The Gentle Revolution

DAY 2: Compassionate Touch


Good morning! How did the Self-Compassion Break feel yesterday?

Remember, there's no "right" way - just noticing what you experienced is the practice.

Today we're adding something powerful: touch. Physical touch releases oxytocin (the bonding hormone) and activates your parasympathetic nervous system (rest and digest).

The amazing thing? Your body responds to self-touch the same way it responds to being touched by someone who cares about you. Your nervous system doesn't know the difference between receiving care and offering yourself care - it just knows: "I'm being cared for. I'm safe."

Evidence shows that touch is a reliable way of expressing kindness and compassion, and a simple body gesture like putting a hand over the heart can influence how we think and feel. Self-soothing touch has been shown to reduce the stress hormone, cortisol.

According to Paul Gilbert (who created Compassion-Focused Therapy), when we criticize ourselves we’re tapping into the body’s threat-defense system (our reptilian brain). This system evolved so that when we perceive a threat our amygdala gets triggered, we release cortisol and adrenaline, and get ready for fight, flight, or freeze.

Here’s the problem: yhe threat-defense system works well for protecting against threats to our bodily selves. Increasingly, however, the threats we experience are to our self-concept.

We internalize the messages of others, either in childhood or from cultural oppression, leading to self-contempt. The chronic stress of an overactive threat response can lead to anxiety, depression, substance abuse, and a host of physical disorders.

The mammalian care-giving system evolved so that the infant would keep safe by staying close to the mother. The system is triggered by two main factors – soothing touch and gentle vocalizations. This releases oxytocin and opiates in both parents and children, helping the infant feel safe and secure. When we practice self-compassion, especially with physical gestures and a gentle tone of voice, we generate a sense of safety that counteracts the stress generated by the threat-defense system.

TODAY'S PRACTICE: FINDING YOUR SOOTHING TOUCH

Set aside 10 minutes in a quiet space.

Step 1: Try different touches and notice which feels most soothing: - Hand on heart - Hand on belly - Both hands on heart - Hands cradling your face - One hand on heart, one on belly - Arms crossed in self-hug - Hand on cheek Take 30 seconds with each one. Which feels most comforting?
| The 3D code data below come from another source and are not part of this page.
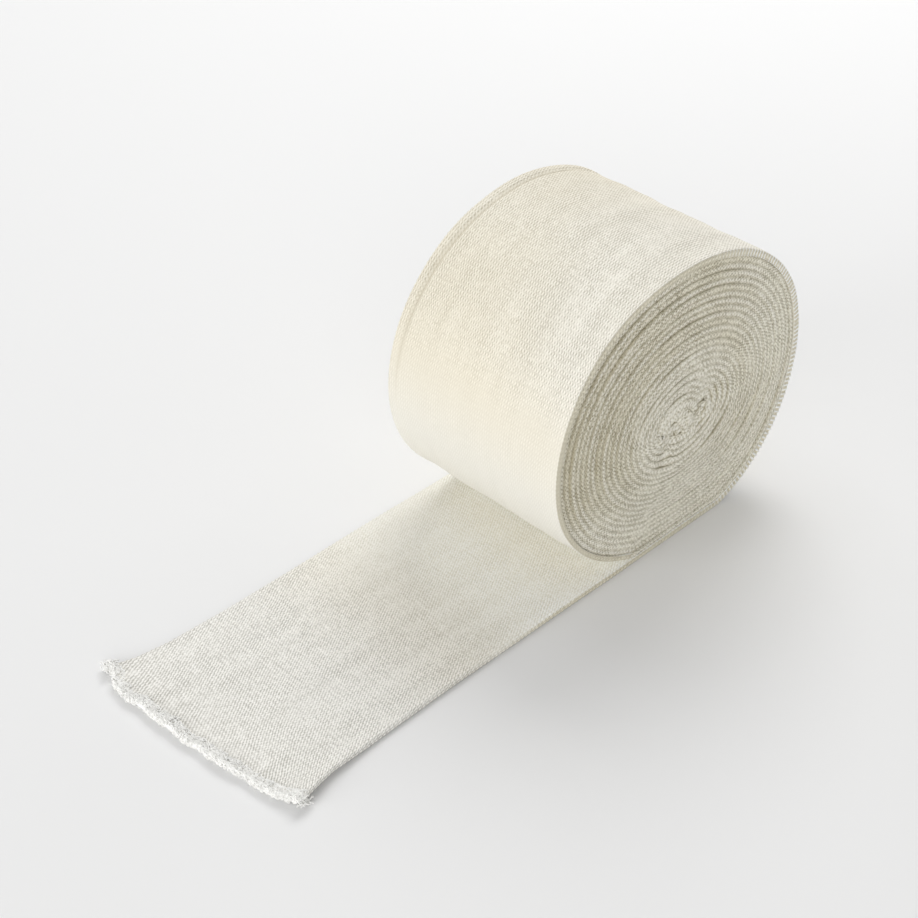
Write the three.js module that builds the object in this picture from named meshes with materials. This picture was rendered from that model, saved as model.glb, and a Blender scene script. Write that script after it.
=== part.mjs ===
// A roll of tubular cotton bandage, its free end laid out on the surface in front of it.
// The bandage is one long knitted tube, pressed flat and wound up. +X runs along the roll's
// axis, towards the end that shows. The loose end runs to -Y. The surface is z = 0, and the
// roll's middle stands above the origin. All sizes are in millimetres.
import * as THREE from 'three';

// Driving sizes
const CLOTH_WIDTH = 75; // of the tube pressed flat
const CLOTH_THICKNESS = 2; // of its two plies, one on the other
const CLEARANCE = 0.3; // between the roll and its loose end
const ROLL_RADIUS = 54.7; // mean
const ROLL_MIDDLE_HEIGHT = 49.7;
const WINDING_START = -116; // degrees from +Y towards +Z, where the loose end leaves the roll

// How the roll's outline bulges and sags at its two ends, as shares of its radius
const OUTLINE_WAVES = [
  { lobes: 2, nearCosine: 0.0428, nearSine: -0.0007, farCosine: 0.0328, farSine: 0.0069 },
  { lobes: 3, nearCosine: -0.0056, nearSine: -0.0004, farCosine: -0.0056, farSine: -0.0004 },
  { lobes: 4, nearCosine: -0.004, nearSine: 0.0055, farCosine: -0.004, farSine: 0.0055 },
];
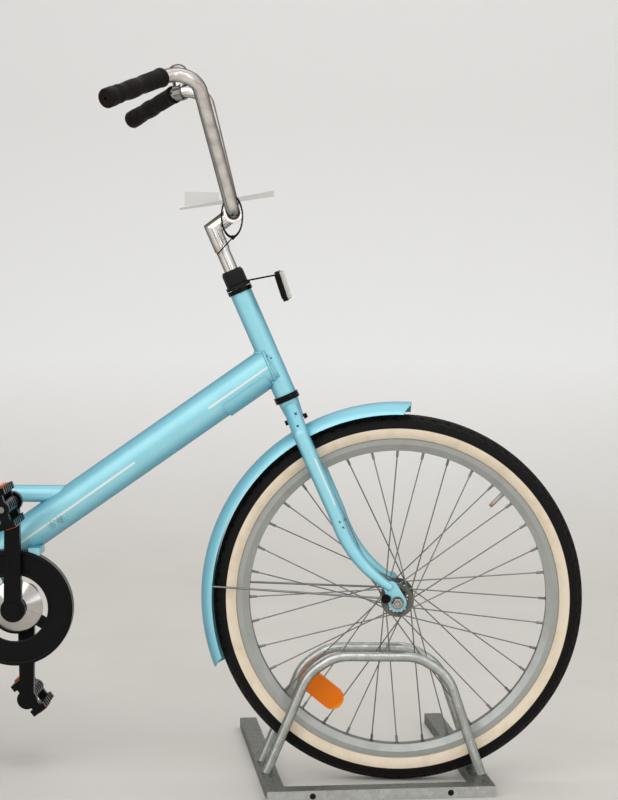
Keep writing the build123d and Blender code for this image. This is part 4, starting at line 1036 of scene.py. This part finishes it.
@dataclass
class FrontEnd(Assembly):
    """Fork, cockpit, mudguard and their small parts, all on the body that steers."""

    COATS = {
        FORK_PAINT: ("fork",),
        PAINT: ("front_mudguard",),
        BLACK_STEEL: ("headset_race", "reflector_bracket"),
        BLACK_PLASTIC: ("front_reflector",),
        CAP_PLASTIC: ("headset_nut",),
        CLEAR_LENS: ("front_reflector_lens",),
        ALLOY: ("stem", "handlebar"),
        CHROME: ("bell",),
        ZINC_WIRE: ("front_axle", "front_mudguard_stays"),
    }

    def build(self) -> None:
        """Builds the grips, the bolts and the small parts on the stem."""
        self.build_grip(
            Side.RIGHT, Vector((-0.3611, -0.2006, 1.1303)), Vector((-0.4332, -0.2964, 1.0950))
        )
        self.build_grip(
            Side.LEFT, Vector((-0.3779, 0.2030, 1.1230)), Vector((-0.4576, 0.2910, 1.0843))
        )
        self.build_fork_bolts()
        self.build_stay_bolts()
        self.build_axle_nuts()
        self.build_tie()
        self.build_tag()
        self.build_stem_rings()
        self.build_valve_tip()

    def build_grip(self, side: Side, front: Vector, back: Vector) -> None:
        """Builds one grip: end rings, ribs, a swelling and oval pads.

        Args:
            side: which side it is on.
            front: middle of its open end.
            back: middle of its closed end.
        """
        wide_rib = ((13.7, 0), (14.3, 0.8), (14.3, 3.2), (13.7, 4))
        slim_rib = ((13.9, 0), (14.6, 0.7), (14.6, 2.5), (13.9, 3.2))
        outline = [(11.2, 0), (14.8, 0), (15.3, 1), (15.3, 5), (14.6, 6), (13.6, 9)]
        outline += [(reach, start + run) for start in range(12, 47, 5) for reach, run in wide_rib]
        outline += [(13.6, 49), (13.8, 58), (14.0, 72), (13.9, 86), (13.6, 96)]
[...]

Step 2: Once you find your touch, practice "Affectionate Breathing" (5 minutes): - Place your hand in your soothing spot - Breathe naturally - With each inhale: "I am here" - With each exhale: "I care about myself" - Or simply breathe and feel the warmth of your own hand

Step 3: Notice what comes up: - Does it feel awkward at first? (Very normal) - Does emotion arise? (Also normal - sometimes self-kindness opens the floodgates) - Do you resist it? (Your inner critic might say this is "silly" or "self-indulgent") All of these responses are okay. Just notice them with curiosity.

TODAY'S INVITATION:

Every time you feel stressed today, pause and place your hand in your soothing spot for 3 breaths. That's it. Just hand + breath + kindness. This might seem too simple to matter. Trust me - your nervous system is listening.

See you tomorrow!

Sini 💜 P.S. If touching yourself feels too vulnerable right now, you can also visualize being held or imagine someone who loves you placing their hand where yours would go.